AMIS: So, when you say it's character-driven, do you mean you're thinking: How would this character see this scene? Because you're usually third person. You don't directly speak through your characters, but there is a kind of third person that is a first person in disguise. Is that the way you go at it?
LEONARD: It takes on somewhat of a first-person sound, but not really. Because I like third person. I don't want to be stuck with one character's
viewpoint because there are too many viewpoints. And, of course, the bad guys' viewpoints are a lot more fun. What they do is more fun. A few years ago, a friend of mine in the publishing business called up and said, "Has your good guy decided to do anything yet?"
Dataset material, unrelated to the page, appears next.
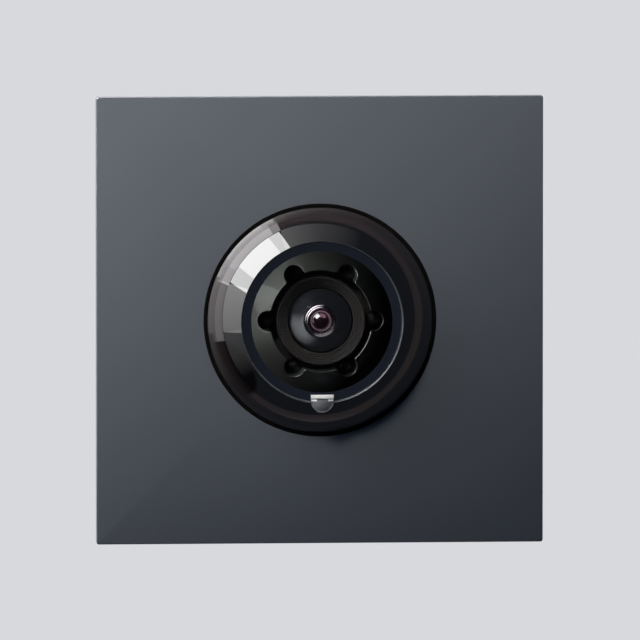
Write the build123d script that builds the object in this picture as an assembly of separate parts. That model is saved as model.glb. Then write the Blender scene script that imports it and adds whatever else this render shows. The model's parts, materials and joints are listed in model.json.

Or, I think I should start this book with the main character. Or I start a book with who I think is the main character, but a hundred pages into the book, I say "This guy's not the main character, he's running out of gas; I don't even like him anymore, his attitude; he's changed." But he's changed and there's nothing I could do about it. It's just the kind of person he is. So then I have to bring somebody along fast. Do you run into that?
AMIS: What I do find, and my father Kingsley Amis used to find, is that when you come up against some difficulty, some mechanism in the novel that isn't working, it fills you with despair and you think, "I'm not going to be able to get around this." Then you look back at what you've done, and you find you already have a mechanism in place to get you through this. A minor character, say, who's well placed to get the information across that you need to put across. I always used to think (and he agreed) that: Thank God, writing is much more of an unconscious process than many people think.